На этой выставке несколько замалчивается работа Лурье с арт-группой «Не!искусство», радикальным и конфронтационным движением, начавшимся в 1959 году. Его выставки носили запоминающиеся названия, такие как «Роковое шоу» и «Вульгарное шоу». Как хвастался журналисту «The Guardian» Энтони Уильямс из Фонда Лурье, ему удалось протащить «Дерьмовую скульптуру» Лурье через таможню на недавнюю выставку в Берлине.

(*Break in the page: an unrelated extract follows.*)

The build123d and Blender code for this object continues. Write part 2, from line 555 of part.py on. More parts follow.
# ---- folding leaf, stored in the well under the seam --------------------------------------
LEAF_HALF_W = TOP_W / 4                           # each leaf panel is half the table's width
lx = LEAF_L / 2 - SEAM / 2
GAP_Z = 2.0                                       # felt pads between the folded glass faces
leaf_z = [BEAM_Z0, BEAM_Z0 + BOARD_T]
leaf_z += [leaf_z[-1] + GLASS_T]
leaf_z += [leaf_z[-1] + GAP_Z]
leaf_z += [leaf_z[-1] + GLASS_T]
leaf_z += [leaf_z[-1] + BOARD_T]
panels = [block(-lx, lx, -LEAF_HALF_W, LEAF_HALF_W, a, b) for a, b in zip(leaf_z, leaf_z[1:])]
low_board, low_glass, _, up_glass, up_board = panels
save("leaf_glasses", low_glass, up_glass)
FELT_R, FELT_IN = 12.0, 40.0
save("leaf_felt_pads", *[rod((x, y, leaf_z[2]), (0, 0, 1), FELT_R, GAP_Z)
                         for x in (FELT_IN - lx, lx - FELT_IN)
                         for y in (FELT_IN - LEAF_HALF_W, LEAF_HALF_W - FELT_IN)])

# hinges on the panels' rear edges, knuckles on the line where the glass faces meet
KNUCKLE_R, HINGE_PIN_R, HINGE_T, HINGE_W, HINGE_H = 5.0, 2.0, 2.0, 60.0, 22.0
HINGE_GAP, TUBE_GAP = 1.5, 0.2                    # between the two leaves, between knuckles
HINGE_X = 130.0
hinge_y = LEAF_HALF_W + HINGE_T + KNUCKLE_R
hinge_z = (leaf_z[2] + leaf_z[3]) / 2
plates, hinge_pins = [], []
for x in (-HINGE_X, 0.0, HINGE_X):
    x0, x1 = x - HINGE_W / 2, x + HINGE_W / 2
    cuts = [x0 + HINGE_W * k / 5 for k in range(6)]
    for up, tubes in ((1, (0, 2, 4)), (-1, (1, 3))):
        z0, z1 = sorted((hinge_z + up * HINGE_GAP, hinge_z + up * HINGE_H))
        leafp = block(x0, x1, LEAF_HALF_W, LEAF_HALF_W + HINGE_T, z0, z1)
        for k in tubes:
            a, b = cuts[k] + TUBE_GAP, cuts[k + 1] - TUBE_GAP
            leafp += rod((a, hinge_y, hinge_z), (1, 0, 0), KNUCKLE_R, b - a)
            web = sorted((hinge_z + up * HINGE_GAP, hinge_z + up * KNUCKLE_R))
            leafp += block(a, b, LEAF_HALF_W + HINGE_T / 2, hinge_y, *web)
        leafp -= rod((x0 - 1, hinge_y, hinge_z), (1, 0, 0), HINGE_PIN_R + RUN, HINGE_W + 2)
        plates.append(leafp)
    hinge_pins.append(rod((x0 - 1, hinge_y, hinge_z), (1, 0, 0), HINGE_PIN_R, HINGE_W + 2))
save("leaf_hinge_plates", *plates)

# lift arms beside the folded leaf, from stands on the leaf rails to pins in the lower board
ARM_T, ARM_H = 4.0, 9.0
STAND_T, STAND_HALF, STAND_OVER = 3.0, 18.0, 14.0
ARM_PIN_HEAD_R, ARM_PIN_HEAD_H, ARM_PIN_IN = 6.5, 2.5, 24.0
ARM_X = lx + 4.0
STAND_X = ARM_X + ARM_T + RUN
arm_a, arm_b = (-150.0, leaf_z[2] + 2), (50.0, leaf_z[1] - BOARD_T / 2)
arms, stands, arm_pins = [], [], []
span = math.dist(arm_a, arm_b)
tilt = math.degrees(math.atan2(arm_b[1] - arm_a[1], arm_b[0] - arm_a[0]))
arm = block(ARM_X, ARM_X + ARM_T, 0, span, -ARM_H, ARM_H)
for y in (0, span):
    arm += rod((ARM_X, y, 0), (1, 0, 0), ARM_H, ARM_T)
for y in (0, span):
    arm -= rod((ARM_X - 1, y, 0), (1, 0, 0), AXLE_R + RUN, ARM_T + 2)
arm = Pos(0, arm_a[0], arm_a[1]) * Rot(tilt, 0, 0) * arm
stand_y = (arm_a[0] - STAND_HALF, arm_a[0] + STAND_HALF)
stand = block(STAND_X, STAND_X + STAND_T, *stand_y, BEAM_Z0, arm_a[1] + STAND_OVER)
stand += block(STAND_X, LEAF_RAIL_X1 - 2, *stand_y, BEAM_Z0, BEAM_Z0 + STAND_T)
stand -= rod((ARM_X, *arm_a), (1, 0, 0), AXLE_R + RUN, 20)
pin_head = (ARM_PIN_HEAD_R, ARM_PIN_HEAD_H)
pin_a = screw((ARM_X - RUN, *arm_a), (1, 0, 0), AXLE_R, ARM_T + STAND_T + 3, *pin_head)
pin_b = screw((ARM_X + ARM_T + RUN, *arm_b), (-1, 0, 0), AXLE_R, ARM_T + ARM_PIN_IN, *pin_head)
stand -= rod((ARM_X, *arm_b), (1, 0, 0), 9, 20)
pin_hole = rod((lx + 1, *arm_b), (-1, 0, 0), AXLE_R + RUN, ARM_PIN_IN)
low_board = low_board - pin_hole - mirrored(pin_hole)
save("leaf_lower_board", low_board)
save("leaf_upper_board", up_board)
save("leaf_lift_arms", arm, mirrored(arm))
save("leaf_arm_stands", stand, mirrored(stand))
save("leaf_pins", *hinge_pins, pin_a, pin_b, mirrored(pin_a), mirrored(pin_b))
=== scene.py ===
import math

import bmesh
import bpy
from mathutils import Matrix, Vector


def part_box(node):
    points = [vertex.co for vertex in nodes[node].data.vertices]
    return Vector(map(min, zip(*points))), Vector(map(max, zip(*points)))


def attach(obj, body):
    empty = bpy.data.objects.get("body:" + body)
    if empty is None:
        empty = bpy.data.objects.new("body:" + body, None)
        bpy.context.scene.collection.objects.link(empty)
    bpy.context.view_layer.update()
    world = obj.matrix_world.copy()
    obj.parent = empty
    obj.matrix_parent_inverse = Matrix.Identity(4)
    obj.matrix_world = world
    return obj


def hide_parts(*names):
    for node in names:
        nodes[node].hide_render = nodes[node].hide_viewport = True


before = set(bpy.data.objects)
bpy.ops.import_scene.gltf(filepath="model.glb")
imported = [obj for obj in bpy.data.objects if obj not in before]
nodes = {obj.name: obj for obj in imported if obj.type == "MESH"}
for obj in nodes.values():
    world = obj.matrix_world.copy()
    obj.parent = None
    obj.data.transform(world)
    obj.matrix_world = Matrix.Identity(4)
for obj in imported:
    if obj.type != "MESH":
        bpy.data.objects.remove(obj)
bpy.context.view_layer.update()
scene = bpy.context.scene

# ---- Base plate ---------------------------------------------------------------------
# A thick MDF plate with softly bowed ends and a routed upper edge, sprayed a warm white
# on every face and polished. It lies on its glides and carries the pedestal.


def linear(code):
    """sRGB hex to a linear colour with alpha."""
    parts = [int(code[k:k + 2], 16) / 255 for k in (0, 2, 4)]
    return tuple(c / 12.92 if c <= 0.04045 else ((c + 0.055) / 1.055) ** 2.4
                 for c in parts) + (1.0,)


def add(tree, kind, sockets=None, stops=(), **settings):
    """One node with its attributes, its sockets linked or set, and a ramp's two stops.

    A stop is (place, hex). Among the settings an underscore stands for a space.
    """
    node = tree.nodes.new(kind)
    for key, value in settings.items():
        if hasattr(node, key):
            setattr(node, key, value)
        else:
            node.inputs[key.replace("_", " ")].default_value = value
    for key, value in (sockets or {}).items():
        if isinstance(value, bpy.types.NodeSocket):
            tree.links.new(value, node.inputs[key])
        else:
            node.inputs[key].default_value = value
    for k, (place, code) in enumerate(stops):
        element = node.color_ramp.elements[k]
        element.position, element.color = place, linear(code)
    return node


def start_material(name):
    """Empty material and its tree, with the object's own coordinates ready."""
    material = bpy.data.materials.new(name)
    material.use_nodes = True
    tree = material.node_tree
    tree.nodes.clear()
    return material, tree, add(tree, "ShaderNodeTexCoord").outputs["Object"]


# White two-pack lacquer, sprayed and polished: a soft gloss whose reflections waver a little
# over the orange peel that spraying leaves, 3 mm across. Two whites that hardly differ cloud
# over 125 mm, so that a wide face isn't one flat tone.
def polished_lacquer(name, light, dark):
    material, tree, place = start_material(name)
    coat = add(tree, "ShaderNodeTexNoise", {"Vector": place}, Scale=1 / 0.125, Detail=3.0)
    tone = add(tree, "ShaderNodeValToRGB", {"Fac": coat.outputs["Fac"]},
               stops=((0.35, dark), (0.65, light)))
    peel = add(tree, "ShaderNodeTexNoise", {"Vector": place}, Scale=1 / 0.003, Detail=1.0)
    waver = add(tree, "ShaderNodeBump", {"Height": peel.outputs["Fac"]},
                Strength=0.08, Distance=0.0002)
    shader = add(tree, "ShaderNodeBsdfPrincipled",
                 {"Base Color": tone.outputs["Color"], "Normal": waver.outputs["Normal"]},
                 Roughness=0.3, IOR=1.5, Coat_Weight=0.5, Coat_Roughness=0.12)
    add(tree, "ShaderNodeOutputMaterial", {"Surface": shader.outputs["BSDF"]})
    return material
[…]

Место Лурье на арт-сцене ХХ века до сих пор определяется с помощью Фонда, созданного в 2009 году, через год после смерти художника. Хотя он и жил в нищете — его убогую студию в Ист-Виллидж, которую он сам описывал как «мое нью-йоркское суррогатное Рижское гетто», Лурье к концу своей жизни был очень богат. Сначала это было связано с некоторыми инвестициями в недвижимость Нью-Йорка. «У него был кусочек Ансонии», — говорит Уильямс, имея в виду великолепный жилой комплекс в Верхнем Вест-Сайде, в подвале которого какое-то время находились легендарные Континентальные бани.
Позже он занялся дешевыми акциями, сосредоточившись на мобильных технологиях на рынках третьего мира. Это оказалось невероятно успешным, отсюда и огромное состояние на момент его смерти.

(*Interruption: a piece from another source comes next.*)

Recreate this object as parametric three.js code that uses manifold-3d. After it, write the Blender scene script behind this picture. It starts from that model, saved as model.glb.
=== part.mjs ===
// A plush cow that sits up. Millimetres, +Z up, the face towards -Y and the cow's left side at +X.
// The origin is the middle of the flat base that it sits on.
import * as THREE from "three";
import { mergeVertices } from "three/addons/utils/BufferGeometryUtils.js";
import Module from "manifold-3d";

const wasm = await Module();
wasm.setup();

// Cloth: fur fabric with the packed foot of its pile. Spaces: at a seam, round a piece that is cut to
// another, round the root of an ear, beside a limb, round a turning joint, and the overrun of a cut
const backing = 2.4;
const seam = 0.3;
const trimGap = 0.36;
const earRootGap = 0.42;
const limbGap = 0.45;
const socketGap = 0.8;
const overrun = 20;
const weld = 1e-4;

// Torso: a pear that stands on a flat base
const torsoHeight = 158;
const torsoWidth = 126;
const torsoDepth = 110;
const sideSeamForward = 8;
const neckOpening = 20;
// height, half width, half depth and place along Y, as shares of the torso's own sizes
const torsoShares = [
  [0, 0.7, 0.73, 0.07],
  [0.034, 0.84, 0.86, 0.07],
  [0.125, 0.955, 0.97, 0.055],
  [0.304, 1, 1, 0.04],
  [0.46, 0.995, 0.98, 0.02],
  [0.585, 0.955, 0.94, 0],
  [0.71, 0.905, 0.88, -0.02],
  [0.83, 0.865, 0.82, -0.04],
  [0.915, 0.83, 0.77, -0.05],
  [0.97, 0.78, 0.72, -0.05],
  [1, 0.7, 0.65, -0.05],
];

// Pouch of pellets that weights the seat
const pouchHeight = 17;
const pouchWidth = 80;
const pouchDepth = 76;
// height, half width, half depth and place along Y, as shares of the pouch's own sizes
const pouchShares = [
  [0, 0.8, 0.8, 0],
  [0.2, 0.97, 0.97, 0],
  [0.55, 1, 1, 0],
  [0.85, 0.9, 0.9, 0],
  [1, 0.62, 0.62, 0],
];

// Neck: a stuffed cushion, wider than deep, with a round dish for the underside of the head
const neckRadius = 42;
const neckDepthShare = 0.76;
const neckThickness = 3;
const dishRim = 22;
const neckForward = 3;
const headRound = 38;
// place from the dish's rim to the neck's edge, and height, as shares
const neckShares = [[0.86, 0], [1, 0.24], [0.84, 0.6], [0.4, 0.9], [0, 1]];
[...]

По словам Уильямса, он ни разу за свою карьеру не продал своих «значительных» произведений и даже отговорил покупателей, когда сделка была близка к завершению. Он спал днем и работал ночью, и некоторые из его друзей задавались вопросом, не пытался ли он каким-то образом воссоздать то, как он жил в Бухенвальде.
«Эта выставка, — говорит куратор Сара Софтнесс, — действительно рассматривает его разрушительную эмоциональную жизнь и то, как он вышел в этот мир, — все это неизбежно связано с его травмой».